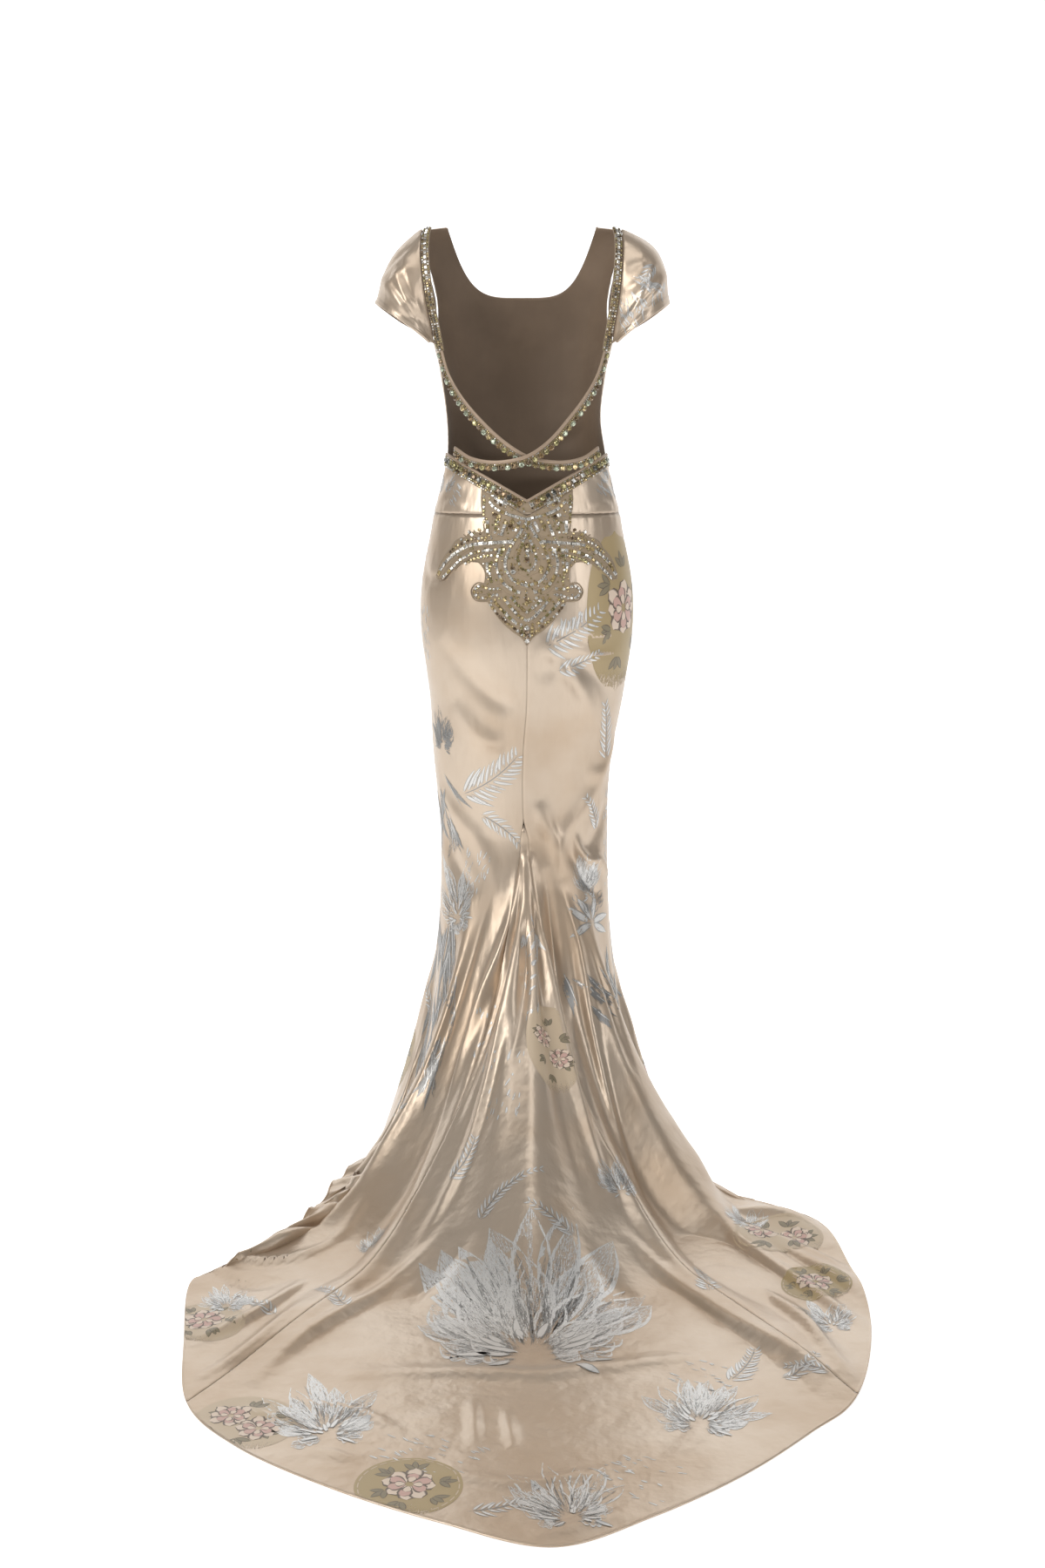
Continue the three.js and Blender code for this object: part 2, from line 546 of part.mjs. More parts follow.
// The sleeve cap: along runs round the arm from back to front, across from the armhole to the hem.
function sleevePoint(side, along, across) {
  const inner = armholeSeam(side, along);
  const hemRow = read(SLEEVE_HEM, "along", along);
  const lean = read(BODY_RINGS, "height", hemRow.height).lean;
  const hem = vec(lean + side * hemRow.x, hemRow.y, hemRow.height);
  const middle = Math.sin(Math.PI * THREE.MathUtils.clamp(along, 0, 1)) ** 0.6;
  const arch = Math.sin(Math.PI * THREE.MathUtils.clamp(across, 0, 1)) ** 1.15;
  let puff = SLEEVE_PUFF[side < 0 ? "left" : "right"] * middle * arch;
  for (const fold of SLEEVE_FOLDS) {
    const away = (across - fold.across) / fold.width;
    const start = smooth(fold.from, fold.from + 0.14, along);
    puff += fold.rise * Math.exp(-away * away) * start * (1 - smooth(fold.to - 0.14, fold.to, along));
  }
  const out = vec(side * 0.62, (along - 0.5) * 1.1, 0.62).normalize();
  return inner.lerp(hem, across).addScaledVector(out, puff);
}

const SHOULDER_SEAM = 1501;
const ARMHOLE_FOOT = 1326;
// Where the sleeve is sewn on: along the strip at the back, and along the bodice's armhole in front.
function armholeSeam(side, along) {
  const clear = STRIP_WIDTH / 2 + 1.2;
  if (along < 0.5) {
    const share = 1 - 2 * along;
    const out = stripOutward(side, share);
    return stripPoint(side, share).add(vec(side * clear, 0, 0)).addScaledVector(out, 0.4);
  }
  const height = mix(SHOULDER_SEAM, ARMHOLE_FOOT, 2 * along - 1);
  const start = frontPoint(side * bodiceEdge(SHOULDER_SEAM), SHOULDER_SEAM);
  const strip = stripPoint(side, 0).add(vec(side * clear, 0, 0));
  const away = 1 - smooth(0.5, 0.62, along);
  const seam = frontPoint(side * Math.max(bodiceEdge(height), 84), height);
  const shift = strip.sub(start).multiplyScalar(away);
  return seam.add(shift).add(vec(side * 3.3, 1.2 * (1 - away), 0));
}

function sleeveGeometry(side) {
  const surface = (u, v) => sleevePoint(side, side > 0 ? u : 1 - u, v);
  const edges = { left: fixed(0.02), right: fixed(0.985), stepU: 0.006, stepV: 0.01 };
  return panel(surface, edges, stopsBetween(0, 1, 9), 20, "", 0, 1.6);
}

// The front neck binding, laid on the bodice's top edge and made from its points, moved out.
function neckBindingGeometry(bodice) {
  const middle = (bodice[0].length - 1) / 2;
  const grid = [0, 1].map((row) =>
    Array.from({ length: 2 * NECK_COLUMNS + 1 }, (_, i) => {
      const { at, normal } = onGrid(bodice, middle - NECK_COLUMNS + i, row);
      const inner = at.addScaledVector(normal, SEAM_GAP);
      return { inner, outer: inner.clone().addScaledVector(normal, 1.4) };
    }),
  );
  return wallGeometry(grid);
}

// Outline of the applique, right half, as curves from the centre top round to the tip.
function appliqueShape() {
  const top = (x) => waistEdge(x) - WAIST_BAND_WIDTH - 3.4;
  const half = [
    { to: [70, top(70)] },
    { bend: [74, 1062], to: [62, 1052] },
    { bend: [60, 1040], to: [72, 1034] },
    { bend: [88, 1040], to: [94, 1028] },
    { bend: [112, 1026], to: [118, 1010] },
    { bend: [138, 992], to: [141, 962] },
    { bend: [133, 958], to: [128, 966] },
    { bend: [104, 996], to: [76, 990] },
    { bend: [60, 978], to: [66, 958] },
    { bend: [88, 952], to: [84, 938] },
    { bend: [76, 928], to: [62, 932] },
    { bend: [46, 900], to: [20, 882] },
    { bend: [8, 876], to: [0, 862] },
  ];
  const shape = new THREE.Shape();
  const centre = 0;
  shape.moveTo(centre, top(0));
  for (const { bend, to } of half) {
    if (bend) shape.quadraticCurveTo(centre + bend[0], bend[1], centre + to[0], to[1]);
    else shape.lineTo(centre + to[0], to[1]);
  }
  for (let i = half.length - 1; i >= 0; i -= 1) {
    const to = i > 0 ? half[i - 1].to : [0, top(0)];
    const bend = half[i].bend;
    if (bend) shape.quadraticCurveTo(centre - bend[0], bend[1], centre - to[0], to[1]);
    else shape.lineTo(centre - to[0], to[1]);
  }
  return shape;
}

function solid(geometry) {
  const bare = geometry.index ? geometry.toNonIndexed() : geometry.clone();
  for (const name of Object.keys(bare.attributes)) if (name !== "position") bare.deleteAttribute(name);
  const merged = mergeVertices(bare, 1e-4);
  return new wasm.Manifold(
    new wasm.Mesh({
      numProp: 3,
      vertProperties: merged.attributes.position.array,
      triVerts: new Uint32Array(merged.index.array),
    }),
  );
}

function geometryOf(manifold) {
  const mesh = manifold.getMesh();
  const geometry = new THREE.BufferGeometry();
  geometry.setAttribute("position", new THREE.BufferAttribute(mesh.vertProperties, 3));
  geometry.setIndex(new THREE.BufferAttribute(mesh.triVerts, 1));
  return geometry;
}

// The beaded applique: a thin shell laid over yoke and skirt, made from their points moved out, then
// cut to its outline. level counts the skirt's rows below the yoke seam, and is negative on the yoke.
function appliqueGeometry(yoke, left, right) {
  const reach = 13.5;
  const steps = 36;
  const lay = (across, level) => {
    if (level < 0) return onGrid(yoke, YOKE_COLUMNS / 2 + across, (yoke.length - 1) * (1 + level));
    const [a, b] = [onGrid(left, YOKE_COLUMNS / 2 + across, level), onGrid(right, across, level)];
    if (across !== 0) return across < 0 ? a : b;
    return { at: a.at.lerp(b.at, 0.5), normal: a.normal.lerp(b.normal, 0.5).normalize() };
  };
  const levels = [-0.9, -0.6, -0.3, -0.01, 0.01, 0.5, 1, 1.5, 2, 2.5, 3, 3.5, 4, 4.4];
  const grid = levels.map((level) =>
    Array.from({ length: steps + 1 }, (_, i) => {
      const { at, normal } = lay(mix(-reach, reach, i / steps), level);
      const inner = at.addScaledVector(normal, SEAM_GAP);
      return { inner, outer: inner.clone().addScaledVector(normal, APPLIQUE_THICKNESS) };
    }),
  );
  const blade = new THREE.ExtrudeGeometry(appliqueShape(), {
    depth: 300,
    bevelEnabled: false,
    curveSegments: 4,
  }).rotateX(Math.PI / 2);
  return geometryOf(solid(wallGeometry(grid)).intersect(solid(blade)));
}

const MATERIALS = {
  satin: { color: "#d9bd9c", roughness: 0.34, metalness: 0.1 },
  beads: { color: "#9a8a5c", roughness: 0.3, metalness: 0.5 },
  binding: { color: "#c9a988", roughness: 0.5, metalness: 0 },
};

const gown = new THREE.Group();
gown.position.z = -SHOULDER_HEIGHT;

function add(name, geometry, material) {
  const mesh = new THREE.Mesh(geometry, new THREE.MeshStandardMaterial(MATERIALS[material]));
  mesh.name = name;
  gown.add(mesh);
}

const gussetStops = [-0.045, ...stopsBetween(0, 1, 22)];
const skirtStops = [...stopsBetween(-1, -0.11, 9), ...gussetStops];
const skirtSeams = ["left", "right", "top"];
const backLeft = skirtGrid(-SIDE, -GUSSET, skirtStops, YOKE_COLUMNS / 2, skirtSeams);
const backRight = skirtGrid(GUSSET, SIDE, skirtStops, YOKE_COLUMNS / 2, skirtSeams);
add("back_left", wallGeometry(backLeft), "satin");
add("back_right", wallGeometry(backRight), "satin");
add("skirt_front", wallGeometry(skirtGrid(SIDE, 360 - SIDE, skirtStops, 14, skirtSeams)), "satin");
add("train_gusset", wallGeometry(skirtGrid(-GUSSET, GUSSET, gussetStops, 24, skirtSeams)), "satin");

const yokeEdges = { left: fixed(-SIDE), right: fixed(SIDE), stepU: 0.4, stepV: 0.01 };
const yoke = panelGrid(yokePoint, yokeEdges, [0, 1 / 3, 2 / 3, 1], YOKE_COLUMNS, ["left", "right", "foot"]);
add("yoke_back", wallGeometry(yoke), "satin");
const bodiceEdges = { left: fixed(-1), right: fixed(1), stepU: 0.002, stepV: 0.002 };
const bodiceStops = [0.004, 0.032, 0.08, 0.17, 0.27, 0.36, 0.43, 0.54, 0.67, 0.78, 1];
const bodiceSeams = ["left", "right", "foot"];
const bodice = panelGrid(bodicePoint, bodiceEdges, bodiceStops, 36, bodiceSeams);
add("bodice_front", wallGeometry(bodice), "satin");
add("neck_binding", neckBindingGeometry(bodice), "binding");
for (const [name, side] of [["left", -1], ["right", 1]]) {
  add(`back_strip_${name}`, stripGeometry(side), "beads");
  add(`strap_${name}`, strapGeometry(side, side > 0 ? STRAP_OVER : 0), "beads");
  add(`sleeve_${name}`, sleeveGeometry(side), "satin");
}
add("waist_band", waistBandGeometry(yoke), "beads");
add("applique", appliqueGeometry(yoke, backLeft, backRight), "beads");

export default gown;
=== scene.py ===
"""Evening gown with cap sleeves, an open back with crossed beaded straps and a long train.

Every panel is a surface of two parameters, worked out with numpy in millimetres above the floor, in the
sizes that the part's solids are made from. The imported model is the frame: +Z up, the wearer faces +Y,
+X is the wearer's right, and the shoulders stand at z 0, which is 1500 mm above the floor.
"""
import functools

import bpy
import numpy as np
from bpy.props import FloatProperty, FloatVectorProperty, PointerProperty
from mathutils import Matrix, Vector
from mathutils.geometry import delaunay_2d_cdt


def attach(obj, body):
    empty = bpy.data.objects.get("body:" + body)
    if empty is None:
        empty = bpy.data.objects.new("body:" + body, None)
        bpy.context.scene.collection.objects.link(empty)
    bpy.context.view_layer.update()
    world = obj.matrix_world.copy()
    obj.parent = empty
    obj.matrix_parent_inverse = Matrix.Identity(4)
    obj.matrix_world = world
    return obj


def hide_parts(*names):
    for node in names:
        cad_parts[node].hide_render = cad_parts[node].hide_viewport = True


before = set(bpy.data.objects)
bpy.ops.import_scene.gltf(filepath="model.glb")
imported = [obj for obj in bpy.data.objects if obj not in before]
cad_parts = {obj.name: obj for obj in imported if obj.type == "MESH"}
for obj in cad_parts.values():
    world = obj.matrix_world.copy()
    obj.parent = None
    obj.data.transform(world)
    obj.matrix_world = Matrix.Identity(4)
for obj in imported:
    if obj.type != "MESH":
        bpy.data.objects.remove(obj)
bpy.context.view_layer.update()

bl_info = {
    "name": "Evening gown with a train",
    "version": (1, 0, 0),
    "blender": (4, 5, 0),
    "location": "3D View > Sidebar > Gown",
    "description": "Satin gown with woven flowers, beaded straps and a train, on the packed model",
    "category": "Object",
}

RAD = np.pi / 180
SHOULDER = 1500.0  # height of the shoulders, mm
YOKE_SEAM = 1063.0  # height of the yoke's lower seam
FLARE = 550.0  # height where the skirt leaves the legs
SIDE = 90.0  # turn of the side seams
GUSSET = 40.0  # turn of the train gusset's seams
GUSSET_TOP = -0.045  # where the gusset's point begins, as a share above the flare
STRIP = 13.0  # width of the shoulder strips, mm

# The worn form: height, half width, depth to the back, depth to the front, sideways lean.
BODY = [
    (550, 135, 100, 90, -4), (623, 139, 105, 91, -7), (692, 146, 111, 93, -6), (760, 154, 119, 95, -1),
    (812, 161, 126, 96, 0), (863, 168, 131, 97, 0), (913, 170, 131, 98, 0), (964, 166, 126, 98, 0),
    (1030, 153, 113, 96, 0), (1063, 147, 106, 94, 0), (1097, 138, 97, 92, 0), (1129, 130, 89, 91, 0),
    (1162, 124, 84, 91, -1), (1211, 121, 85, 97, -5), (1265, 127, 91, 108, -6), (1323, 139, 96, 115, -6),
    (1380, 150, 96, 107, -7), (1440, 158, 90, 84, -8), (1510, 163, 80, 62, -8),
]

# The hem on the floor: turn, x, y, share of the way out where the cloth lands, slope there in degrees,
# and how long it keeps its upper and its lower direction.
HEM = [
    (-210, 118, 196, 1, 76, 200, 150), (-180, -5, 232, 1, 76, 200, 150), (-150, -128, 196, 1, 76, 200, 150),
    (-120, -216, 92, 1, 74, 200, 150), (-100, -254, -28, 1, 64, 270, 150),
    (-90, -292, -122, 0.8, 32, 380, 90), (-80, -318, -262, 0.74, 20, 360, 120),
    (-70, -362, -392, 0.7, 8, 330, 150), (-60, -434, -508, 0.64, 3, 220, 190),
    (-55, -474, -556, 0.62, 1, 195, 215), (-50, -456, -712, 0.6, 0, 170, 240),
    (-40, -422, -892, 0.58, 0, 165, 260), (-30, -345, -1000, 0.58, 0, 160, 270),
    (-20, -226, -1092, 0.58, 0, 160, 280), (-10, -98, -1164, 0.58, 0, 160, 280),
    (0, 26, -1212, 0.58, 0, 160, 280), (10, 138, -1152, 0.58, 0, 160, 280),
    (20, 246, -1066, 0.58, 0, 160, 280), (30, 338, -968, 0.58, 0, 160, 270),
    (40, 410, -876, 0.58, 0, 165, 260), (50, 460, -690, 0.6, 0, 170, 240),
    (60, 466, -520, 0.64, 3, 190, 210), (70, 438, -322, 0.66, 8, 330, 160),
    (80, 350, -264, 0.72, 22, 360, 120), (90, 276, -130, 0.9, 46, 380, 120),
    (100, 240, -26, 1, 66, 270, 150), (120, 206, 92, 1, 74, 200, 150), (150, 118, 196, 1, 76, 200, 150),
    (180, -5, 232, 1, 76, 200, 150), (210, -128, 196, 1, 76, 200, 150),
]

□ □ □

▸ TASK DETAILS
From the data, collect all lines where the string "objects" appears.

▸ OUTPUT FOR THIS TASK
    empty = bpy.data.objects.get("body:" + body)
        empty = bpy.data.objects.new("body:" + body, None)
        bpy.context.scene.collection.objects.link(empty)
before = set(bpy.data.objects)
imported = [obj for obj in bpy.data.objects if obj not in before]
        bpy.data.objects.remove(obj)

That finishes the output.